8.12.17

Me voici – Jonathan Safran Foer


En quinze ans, Jonathan Safran Foer n’aura produit que trois romans complétés d’un essai glaçant sur la consommation de la viande animale. Quinze années durant lesquelles le romancier sera passé du stade du hipster new-yorkais encensé par la critique pour son premier roman « Tout est illuminé », à celui d’un auteur de best-seller avec son deuxième livre « Incroyablement fort et extrêmement près » qui nous plonge dans le monde post 11 Septembre. Quinze années marquées aussi par l’explosion de son couple et son divorce d’avec la romancière Nicole Krauss. Une épreuve qui l’aura marqué et qui l’a amené à restructurer sa vie, passer du temps à élever ses enfants sans trop se soucier du temps qui file sans écrire ni publier.
« Me voici » est un roman à l’image de son auteur : un livre sur la vie, les choix, les épreuves, l’importance de la famille, le divorce. Un livre sur le sens de la judéité aussi traité avec ce mélange de tragi-comique et d’un brin de dérision qui fait le style de Foer.

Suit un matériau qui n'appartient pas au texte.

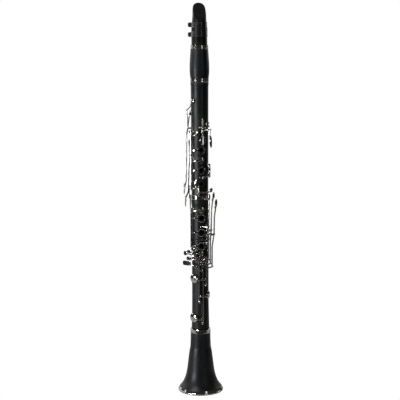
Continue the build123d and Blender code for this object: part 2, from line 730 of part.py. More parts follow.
def make_register_key():
    hinge = UPPER_HINGES["register"]
    hole = UPPER_HOLES["register"]
    key = Key("register_key", hinge, at(BACK, 20, 442), travel=5.0)
    crown = hole.seat + PAD_THICKNESS + 0.9
    bar = profile_bar(BACK, 0, [(492, crown), (481, 19.6), (463, 20.0), (449, 18.6)], 3.0, 1.8)
    touch = shell(Ellipse(4.6, 6.6), facing(BACK, 3, 443), 18.0, 1.9)
    return key.add(hinge.tube(), bar, touch).cover(hole)


def make_thumb_ring_key():
    hinge = UPPER_HINGES["thumb"]
    key = Key("thumb_ring_key", hinge, at(BACK, 17, THUMB_HOLE.height), travel=5.0, stands_open=True)
    side = THUMB_HOLE.ring_side(1)
    ring_bar = strap([hinge.point(7), at(-140, 18.4, 428), side], 2.6, 1.7)
    root = hinge.point(LINK_HEIGHT - hinge.height)
    link = strap([root, at(-104, 15.8, LINK_HEIGHT), at(-88, 15.4, LINK_HEIGHT)], 2.6, 0.8)
    return key.add(hinge.tube(), THUMB_HOLE.ring(), ring_bar).add_as_rests(link)


def make_index_ring_key():
    hinge = UPPER_HINGES["index_ring"]
    hole = UPPER_HOLES["f_sharp"]
    key = Key("index_ring_key", hinge, at(0, 17, INDEX_HOLE.height), travel=5.0, stands_open=True)
    root = hinge.point(LINK_HEIGHT - hinge.height)
    link = strap([root, at(-78, 17.0, LINK_HEIGHT), at(-93, 16.5, LINK_HEIGHT)], 2.6, 0.9)
    key.add(hinge.tube(), INDEX_HOLE.ring(), ring_arm(hinge, INDEX_HOLE), arm(hinge, 33, hole))
    return key.add_as_rests(link).cover(hole)


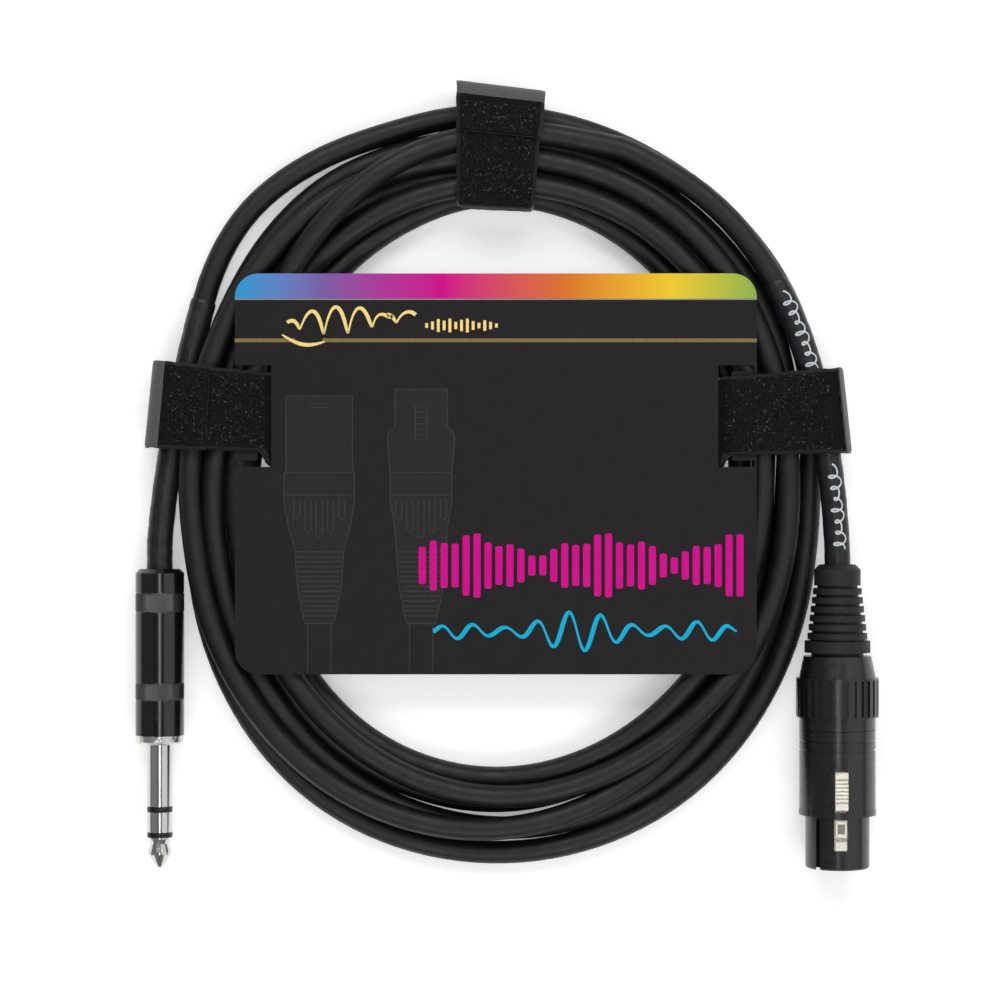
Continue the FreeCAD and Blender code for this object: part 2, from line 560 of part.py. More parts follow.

« Me voici » sont les deux mots prononcés par Moïse lorsqu’il paraît devant Dieu, obéissant à l’ordre qui lui a été donné de venir sacrifier son fils adoré sur l’autel préparé à cet effet. Une épreuve pour tester la loyauté, la dévotion, une épreuve aussi et surtout pour faire prendre conscience de l’importance des choix et de l’arbitraire. Or, c’est fondamentalement de ceci qu’il est intensément question tout au long de cet épais (et un brin interminable) roman de près de 750 pages.
Jacob et Julia Bloch sont mariés depuis seize ans. Parents de trois enfants, bien établis professionnellement et socialement, ils se rendent compte sans le dire ni oser l’avouer que leur amour s’est peu à peu délité. Finalement, c’est plus à cause des enfants et par facilité qu’ils vivent encore ensemble dans une intimité de façade. Jusqu’à la découverte par Julia de texto à caractère pornographique rédigés par Jacob à destination de l’une de ses collègues de travail. Ce sera l’électrochoc qui aura raison du couple et donnera l’impulsion nécessaire pour passer de la cohabitation passive à la séparation consentie.

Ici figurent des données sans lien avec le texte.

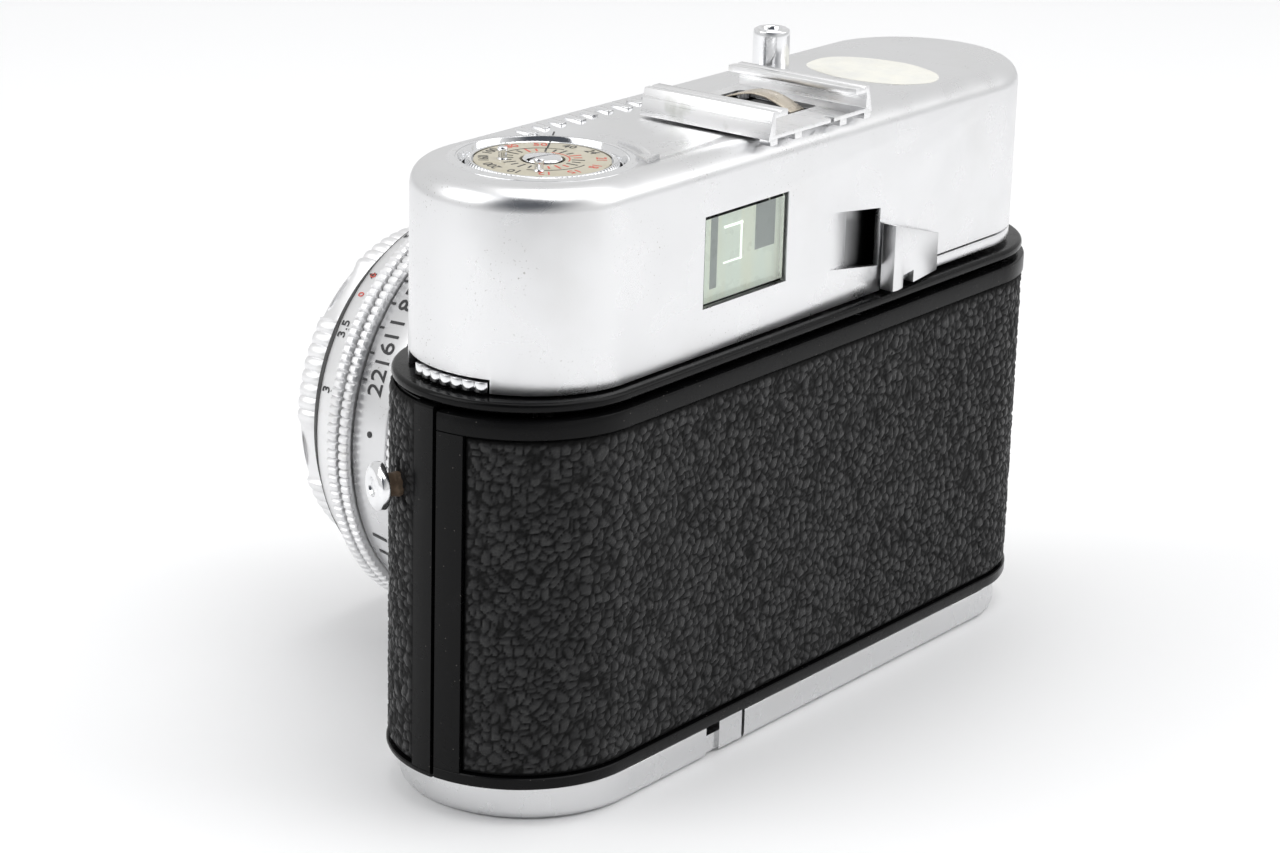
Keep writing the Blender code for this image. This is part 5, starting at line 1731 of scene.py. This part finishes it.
def world():
    """A white room with one darker part, where the photographer would stand."""
    scene = bpy.context.scene
    scene.world = bpy.data.worlds.new("white_room")
    scene.world.use_nodes = True
    tree = scene.world.node_tree
    back = tree.nodes["Background"]
    back.inputs["Strength"].default_value = 0.78
    coords = tree.nodes.new("ShaderNodeTexCoord")
    toward = tree.nodes.new("ShaderNodeVectorMath")
    toward.operation = "DOT_PRODUCT"
    a, e = radians(120.0), radians(42.0)
    toward.inputs[1].default_value = (sin(a) * cos(e), -cos(a) * cos(e), sin(e))
    tree.links.new(coords.outputs["Generated"], toward.inputs[0])
    ramp = tree.nodes.new("ShaderNodeValToRGB")
    ramp.color_ramp.elements[0].position = 0.55
    ramp.color_ramp.elements[0].color = (1.0, 1.0, 1.0, 1)
    ramp.color_ramp.elements[1].position = 0.9
    ramp.color_ramp.elements[1].color = (0.10, 0.11, 0.13, 1)
    tree.links.new(toward.outputs["Value"], ramp.inputs["Fac"])
    tree.links.new(ramp.outputs["Color"], back.inputs["Color"])
    scene.view_settings.view_transform = "Standard"


def camera():
    """The photograph's viewing angle."""
    azimuth, elevation, roll = radians(127.162), radians(18.42), radians(1.616)
    target, distance = Vector((13.299, -3.0, 35.958)) * MM, 418.73 * MM
    back = Vector((sin(azimuth) * cos(elevation), -cos(azimuth) * cos(elevation), sin(elevation)))
    right = (-back).cross(Vector((0, 0, 1))).normalized()
    up = right.cross(-back)
    across = right * cos(roll) + up * sin(roll)
    upright = up * cos(roll) - right * sin(roll)
    data = bpy.data.cameras.new("photo_camera")
    data.sensor_width = 36.0
    data.lens = 96.83
    data.clip_start, data.clip_end = 0.01, 50.0
    view = bpy.data.objects.new("photo_camera", data)
    turn = Matrix((across, upright, back)).transposed()
    view.matrix_world = Matrix.Translation(target + back * distance) @ turn.to_4x4()
    bpy.context.scene.collection.objects.link(view)
    bpy.context.scene.camera = view


# ---------------------------------------------------------------- assembly

camera()
studio()
body_walls()
leather()
deck()
strap_lugs()
base()
top_cover()
top_marks()
finder()
shoe()
knob()
index_line()
catch()
release()
lever()
inside()
lens()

Pendant que le couple explose, étape par étape, par détours et hésitations en cascade, un violent séisme secoue tout le Moyen-Orient menant Israël à une quasi-destruction qui la place sous le danger immédiat des pays arabes prompts à se saisir des moindres maladresses et provocations de leur voisin honni pour régler définitivement leurs comptes.
Ces deux crises majeures dans lesquelles sont directement ou indirectement impliqués tous les membres de la famille résonnent dès lors comme d’urgentes obligations pour que Jacob réponde à son tour à un appel supérieur, qu’il soit enfin en mesure de dire « Me voici ». Voilà des années qu’il se cache derrière les obligations familiales ou professionnelles pour ne pas avoir à se définir par et pour lui-même. Des années qu’il consulte en vain un psychiatre où il décortique par le menu des questions existentielles sans y apporter de véritables réponses. Des années à vivre une judéité très superficielle et sociale ayant le vague sentiment d’appartenir à une communauté dont le sens aurait été perdu. Des années qu’il hésite entre le statut de fils d’un père rescapé des camps et aux positions d’ultra-droite radicale, celui de père d’enfants qui cherchent un référent, de mari d’une femme qu’il aime encore mais autrement, d’amant qui n’est jamais passé à l’acte, de scénariste rêvant d’écrire autre chose qu’une série à succès.
En clinicien des maux familiaux, Jonathan Safran Foer décortique les états d’âme et brosse le tableau d’un homme, et à travers lui d’une société, d’une religion, en pleine hésitation, en lente et hésitante progression vers la réponse à apporter sur ce que sont vraiment ceux capables de dire « Me voici ».
C’est à la fois brillant, drôle, grinçant, original et insupportablement long.